A GOD OF LOVE: His vision of a God who had a plan for all men led him to reject the creeds of more superstitious times, which envisioned a God of torture. Noting that the Bible held out immortality as a goal to be striven for (Rom. 2:7), he perceived that, as the Scriptures stated, “the dead know not anything.” The concept of inherent immortality conflicted with the biblical teaching of the resurrection of the dead. The hope of man is not in denying the reality of death but in the belief of the resurrection of the dead.

• THE SECOND ADVENT: His contacts with Adventism and the Miller movement proved to his satisfaction that the return of Christ was to be expected invisibly and unnoticed by men.
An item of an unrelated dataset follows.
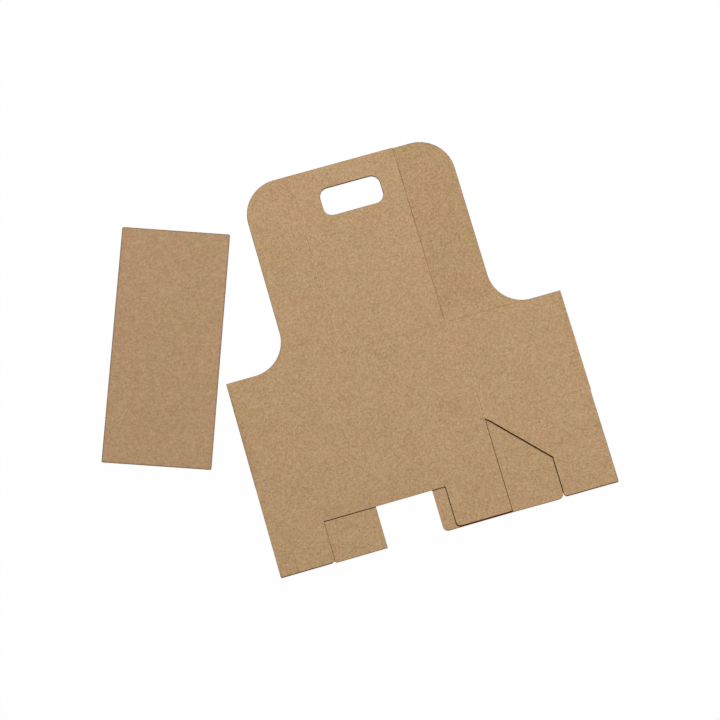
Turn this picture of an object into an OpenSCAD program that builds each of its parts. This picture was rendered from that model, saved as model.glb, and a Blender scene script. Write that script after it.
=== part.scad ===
// Two-cup carrier cut from one sheet of kraft card, lying folded flat with its
// loose floor pad beside it. Seen from above, the card is a sleeve of two layers
// folded together at both sides. The upper layer is the front wall and the right
// end wall, the lower layer is the left end wall and the back wall. From each long
// wall a wing runs up and carries a handle panel, and the two handle panels are
// glued face to face. Below the walls hang the four flaps of a lock bottom.

/* [Walls] */
// Width of the front and the back wall, crease to crease
wall_l = 209; // [185:1:250]
// Width of the two end walls, crease to crease
wall_w = 95.5; // [84:0.5:112]
// Height of the walls, from the bottom crease to their top edge
wall_h = 91; // [70:0.5:130]

/* [Card] */
// Thickness of the card
card_t = 0.8; // [0.5:0.1:1.2]
// Air between the upper and the lower layer of the folded card
layer_gap = 0.3; // [0.2:0.1:0.6]
// Width of a knife cut
cut_w = 0.4; // [0.3:0.1:0.8]
// Width of a pressed crease
crease_w = 1.6; // [1:0.1:2.4]
// Depth of a pressed crease
crease_d = 0.14; // [0.06:0.02:0.2]
// Radius of the card's small cut corners
card_corner_r = 1.4; // [0.8:0.1:2.5]

/* [Handle] */
// Height of the handle above the top edge of the walls
handle_h = 165; // [140:1:200]
// How much lower the back handle panel ends than the front one
handle_step = 0.7; // [0:0.1:2]
// Width of each wing, from its outer edge to the fold of its handle panel
wing_w = 47.5; // [38:0.5:58]
// Radius of the handle's upper corners
handle_corner_r = 32; // [15:1:36]
// Radius of the hollow corner where a wing meets its wall
wing_foot_r = 31; // [12:1:34]
// Card cut away at the free edge of each handle panel
panel_trim = 1.7; // [0.6:0.1:2.5]
// Distance from a free edge or the hand hole to the glue between the handle panels
glue_margin = 4; // [2:0.5:8]

/* [Hand hole] */
// Length of the hand hole
hole_l = 55; // [45:1:66]
// Height of the hand hole
hole_h = 25; // [20:0.5:32]
// Radius of the hand hole's corners
hole_corner_r = 8; // [4:0.5:9.5]
// Distance from the top of the handle to the hand hole
hole_drop = 20; // [14:0.5:30]

/* [Perforated folds] */
// Length of each cut in the fold of a handle panel
perf_cut_l = 16; // [8:1:22]
// Distance from one of these cuts to the next
perf_pitch = 36.3; // [28:0.1:45]
// Height of the middle of the lowest cut above the walls
perf_first = 28.7; // [20:0.1:34]

/* [Lock bottom] */
// Length of the bottom flaps
flap_l = 85; // [76:0.5:92]
// Width of the tongue on the back flap
tongue_w = 109; // [95:0.5:118]
// Clearance between the tongue and the slot in the front flap
lock_play = 0.2; // [0:0.1:1.5]
// Radius of the corners of the tongue and of the slot
lock_corner_r = 4.5; // [3:0.5:8]
// Card cut away along each side of a flap
flap_trim = 0.3; // [0.2:0.1:0.6]
// Card cut away between the inner edge of an end flap and the middle of its wall
ear_trim = 0.8; // [0.2:0.1:1.5]
// How far below the middle of the bottom an end flap's sloping edge ends
ear_relief = 1; // [0:0.1:3]
// Length of the back flap's full-width part
shoulder_l = 20; // [10:1:30]
// How far short of the slot the slopes of the back flap end
neck_relief = 4; // [1:0.5:8]
// Slack in the folds, by which the lower flaps lie to the right of the upper ones
lower_shift = 0.7; // [0:0.1:1]
// Gap left between a turning flap and its wall
hinge_gap = 0.3; // [0.3:0.1:0.6]

/* [Floor pad] */
// How much smaller the pad is than the carrier's floor, each way
pad_clearance = 0.5; // [0.2:0.1:2]
// Thickness of the pad
pad_t = 0.8; // [0.5:0.1:1.5]
// Distance from the pad's long edge to the nearest corner of the walls
pad_gap = 6.8; // [4:0.2:20]
// How far up along its long edge the pad lies
pad_slide = 29; // [20:1:36]
// Angle by which the pad leans to the right
pad_lean = 20; // [14:1:24]

/* [Hidden] */
$fn = 64;

kraft = [0.71, 0.58, 0.44];
kraft_pad = [0.69, 0.56, 0.43];

flat_w = wall_l + wall_w;
upper_z = card_t + layer_gap;
stack_t = 2 * card_t + layer_gap;
fold_r = card_t + layer_gap / 2;
fold_in = fold_r - card_t / 2;

hinge_x = wall_l / 2;
handle_left = hinge_x - wing_w;
panel_edge = hinge_x + wall_w - panel_trim;
hole_y = handle_h - hole_drop - hole_h / 2;
perf_count = 1 + floor((handle_h - perf_first - perf_cut_l / 2) / perf_pitch);
crease_r = (crease_w * crease_w / 4 + crease_d * crease_d) / (2 * crease_d);

lock_depth = wall_w / 2;
leg_w = (wall_l - tongue_w - lock_play) / 2;
tongue_x = wall_w + (wall_l - tongue_w) / 2 + lower_shift;
ear_x = wall_w / 2 - ear_trim;
ear_y = lock_depth + ear_relief;
neck_l = lock_depth - neck_relief;

pad_l = wall_l - pad_clearance;
pad_w = wall_w - pad_clearance;
pad_off = pad_gap + pad_w / 2;
pad_x = -pad_off * cos(pad_lean) + pad_slide * sin(pad_lean) - card_t / 2;
pad_y = pad_off * sin(pad_lean) + pad_slide * cos(pad_lean);
pad_reach_x = (pad_w * cos(pad_lean) + pad_l * sin(pad_lean)) / 2;
pad_reach_y = (pad_w * sin(pad_lean) + pad_l * cos(pad_lean)) / 2;

left = min(pad_x - pad_reach_x, -card_t / 2);
right = flat_w + card_t / 2;
bottom = min(pad_y - pad_reach_y, -wall_h - flap_l);
top = max(pad_y + pad_reach_y, handle_h);

// Puts the origin under the middle of everything that lies on the table
module on_table() {
    translate([-(left + right) / 2, -(bottom + top) / 2, 0]) children();
}

// A rectangle given by two corners, with a radius at each corner in the order
// lower left, lower right, upper right, upper left
module panel(x0, y0, x1, y1, r = [0, 0, 0, 0]) {
    difference() {
        translate([x0, y0]) square([x1 - x0, y1 - y0]);
        corner_waste(x0, y0, 1, 1, r[0]);
        corner_waste(x1, y0, -1, 1, r[1]);
        corner_waste(x1, y1, -1, -1, r[2]);
        corner_waste(x0, y1, 1, -1, r[3]);
    }
}

// What a rounded corner takes off, where the card lies towards sx, sy
module corner_waste(x, y, sx, sy, r) {
    if (r > 0) {
        translate([x, y]) scale([sx, sy]) difference() {
            translate([-1, -1]) square(r + 1);
            translate([r, r]) circle(r);
        }
    }
}

// The walls: a flattened sleeve with a round fold at each side
module sleeve_section(grow) {
    translate([fold_in, stack_t / 2]) circle(layer_gap / 2 + grow);
    translate([flat_w - fold_in, stack_t / 2]) circle(layer_gap / 2 + grow);
    translate([fold_in, card_t - grow]) square([flat_w - 2 * fold_in, layer_gap + 2 * grow]);
}

module sleeve() {
    rotate([90, 0, 0]) linear_extrude(wall_h) difference() {
        sleeve_section(card_t);
        sleeve_section(0);
    }
}

// One wing with its handle panel, as it stands on the front wall
module handle_outline(height) {
    difference() {
        union() {
            panel(handle_left, 0, panel_edge, height, [0, 0, 0, handle_corner_r]);
            translate([handle_left - wing_foot_r, 0]) difference() {
                square(wing_foot_r);
                translate([0, wing_foot_r]) circle(wing_foot_r);
            }
        }
        translate([hinge_x, -cut_w]) square([wall_w, 2 * cut_w]);
        hand_hole(0);
        for (i = [0 : perf_count - 1])
            translate([hinge_x, perf_first + i * perf_pitch])
                square([cut_w, perf_cut_l], center = true);
    }
}

module hand_hole(grow) {
    translate([flat_w / 2, hole_y])
        panel(-hole_l / 2 - grow, -hole_h / 2 - grow, hole_l / 2 + grow, hole_h / 2 + grow,
              (hole_corner_r + grow) * [1, 1, 1, 1]);
}

// The glue line that holds the two handle panels together
module glue() {
    difference() {
        panel(flat_w - panel_edge + glue_margin, cut_w + glue_margin,
              panel_edge - glue_margin, handle_h - handle_step - glue_margin);
        hand_hole(glue_margin);
    }
}

// A round-bottomed groove pressed into the face at height z
module crease(from, to, z) {
    run = to - from;
    face = z > 0 ? 1 : -1;
    translate([from[0], from[1], z + face * (crease_r - crease_d)])
        rotate([0, 0, atan2(run[1], run[0])]) rotate([0, 90, 0])
            cylinder(r = crease_r, h = norm(run));
}

// An end flap hanging from the crease at y = 0, with its sloping edge at x = 0
module ear_outline(side_w, side_r) {
    difference() {
        polygon([
            [flap_trim, 0],
            [ear_x, -ear_y],
            [ear_x, -flap_l],
            [side_w - flap_trim, -flap_l],
            [side_w - flap_trim, 0]
        ]);
        corner_waste(ear_x, -flap_l, 1, 1, card_corner_r);
        corner_waste(side_w - flap_trim, -flap_l, -1, 1, side_r);
    }
}

// The front flap: two legs beside the slot that takes the tongue
module front_flap_outline() {
    slot_y = -lock_depth;
    difference() {
        panel(flap_trim, -flap_l, wall_l - flap_trim, -hinge_gap, [card_corner_r, 0, 0, 0]);
        translate([leg_w, -flap_l - 1]) square([wall_l - 2 * leg_w, flap_l + 1 + slot_y]);
        corner_waste(leg_w, -flap_l, -1, 1, lock_corner_r);
        corner_waste(wall_l - leg_w, -flap_l, 1, 1, lock_corner_r);
    }
}

// The back flap: full width at the crease, sloping in to the tongue
module back_flap_outline() {
    lo = wall_w + flap_trim + lower_shift;
    hi = flat_w - flap_trim;
    polygon([
        [lo, 0],
        [lo, -shoulder_l],
        [tongue_x, -neck_l],
        [tongue_x + tongue_w, -neck_l],
        [hi, -shoulder_l],
        [hi, 0]
    ]);
    panel(tongue_x, -flap_l, tongue_x + tongue_w, -neck_l, [lock_corner_r, lock_corner_r, 0, 0]);
}

// The folded and glued sheet, without the two upper flaps, which turn
module carrier_sheet() {
    color(kraft) on_table() difference() {
        union() {
            sleeve();
            translate([0, 0, upper_z]) linear_extrude(card_t) handle_outline(handle_h);
            translate([flat_w, 0, 0]) mirror([1, 0, 0])
                linear_extrude(card_t) handle_outline(handle_h - handle_step);
            translate([0, 0, card_t]) linear_extrude(layer_gap) glue();
            translate([lower_shift, -wall_h, 0]) linear_extrude(card_t)
                ear_outline(wall_w, 0);
            translate([0, -wall_h, 0]) linear_extrude(card_t) back_flap_outline();
        }
        crease([wall_l, -wall_h - 1], [wall_l, 1], stack_t);
        crease([hinge_x, cut_w], [hinge_x, handle_h + 1], stack_t);
        crease([wall_w, crease_w - wall_h], [wall_w, 1], 0);
        crease([flat_w - hinge_x, cut_w], [flat_w - hinge_x, handle_h + 1], 0);
        crease([-1, -wall_h], [flat_w + 1, -wall_h], 0);
    }
}

module front_lock_flap() {
    color(kraft) on_table() translate([0, -wall_h, upper_z])
        linear_extrude(card_t) front_flap_outline();
}

module end_flap() {
    color(kraft) on_table() translate([wall_l, -wall_h, upper_z]) linear_extrude(card_t)
        intersection() {
            ear_outline(wall_w, card_corner_r);
            translate([0, -flap_l - 1]) square([wall_w, flap_l + 1 - hinge_gap]);
        }
}

module floor_pad() {
    color(kraft_pad) on_table() translate([pad_x, pad_y, 0]) rotate(-pad_lean)
        linear_extrude(pad_t) square([pad_w, pad_l], center = true);
}

carrier_sheet();
front_lock_flap();
end_flap();
floor_pad();
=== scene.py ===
import math

import bpy
import numpy as np
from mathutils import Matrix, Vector
from mathutils.geometry import delaunay_2d_cdt


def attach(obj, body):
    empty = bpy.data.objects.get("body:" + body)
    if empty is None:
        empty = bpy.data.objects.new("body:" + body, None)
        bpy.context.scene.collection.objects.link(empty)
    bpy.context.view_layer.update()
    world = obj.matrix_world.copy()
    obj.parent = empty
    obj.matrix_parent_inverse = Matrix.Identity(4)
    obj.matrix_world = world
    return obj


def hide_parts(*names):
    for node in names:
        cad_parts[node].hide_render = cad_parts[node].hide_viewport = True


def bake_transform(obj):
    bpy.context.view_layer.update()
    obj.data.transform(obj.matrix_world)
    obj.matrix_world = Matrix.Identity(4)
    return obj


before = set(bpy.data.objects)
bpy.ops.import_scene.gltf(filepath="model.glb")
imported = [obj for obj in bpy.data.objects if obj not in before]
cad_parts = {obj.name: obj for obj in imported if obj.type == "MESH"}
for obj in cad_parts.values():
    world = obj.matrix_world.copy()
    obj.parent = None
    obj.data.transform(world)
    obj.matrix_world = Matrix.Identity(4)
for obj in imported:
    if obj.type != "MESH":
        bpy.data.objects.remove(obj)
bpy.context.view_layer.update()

# The carrier sheet. One sheet of solid kraft board is cut and creased flat on a die, folded round at
# both sides into a flat sleeve, and its two ends meet at the back of the left end wall. The sizes are
# in millimetres from the left fold and the walls' top edge, close to the ones that part.scad gives.
MM = 0.001
wall_l = 209.0
wall_w = 95.5
wall_h = 91.0
flat_w = wall_l + wall_w
card_t = 0.8
layer_gap = 0.3
fold_in = card_t / 2 + layer_gap / 2
middle_z = card_t + layer_gap / 2
joint_x = 96.2
handle_h = 164.8
handle_step = 0.35
wing_w = 47.5
handle_corner_r = 32.0
wing_foot_r = 31.0
hinge_x = wall_l / 2
fold_line = 103.1
panel_edge = 198.95
panel_lean = 0.55
hole_size = (55.0, 25.0)
hole_middle = (152.05, 132.5)
hole_corner_r = 8.0
flap_l = 85.0
lock_depth = wall_w / 2
tongue = (146.4, 255.45)
tongue_corner_r = 5.8
lock_corner_r = 4.5
flap_corner_r = 1.4
flap_trim = 0.3
ear_inner = 255.35
back_ear = (-95.56, -47.65)
back_ear_corner_r = 3.0
bend_strip = 1.0
front_edge = 208.7
slot = (49.0, 158.2)
slot_y = -138.55
wall_crease = 208.25
back_fold_line = flat_w + fold_line + 1.9
frame_shift = (-91.5492, 5.5)
fold_clear = 0.6


def arc(x, y, radius, start, end, steps=14):
    """Points round a circle from one angle to another, in degrees."""
    return [(x + radius * math.cos(a), y + radius * math.sin(a))
            for a in np.radians(np.linspace(start, end, steps + 1))]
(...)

Being convicted of the accuracy of the chronology developed by Christopher Bowen, and later published in 1851 in Horae Apocalypticae by E. B. Elliott, he believed that the Lord’s return could be dated to 1874.

• PRE-MILLENNIALISM: Again the Adventist arguments for Christ’s return before the Millennium were convincing to Russell, and therefore he felt there was no need to convert the world prior to the second advent. This strengthened his interpretation that the great commission of Matt. 20:28 was to be as a witness and not for the purpose of world conversion.

• END OF THE WORLD: The intense interest in prophetic matters that was characteristic of the late 19th century also affected Russell’s theology. His insight into scriptural prophecy was broadened, however, by his knowledge as a well-established businessman of the workings of economics. Therefore his reasoning on the manner in which end-time prophecy would be fulfilled often paralleled those of the socially-conscious humanists and political reformers, even including Karl Marx. However, his vision of the future went far beyond that of the humanists; for, while foreseeing the coming of godless communism he also predicted a further step beyond that in the search for equality—the Kingdom of God.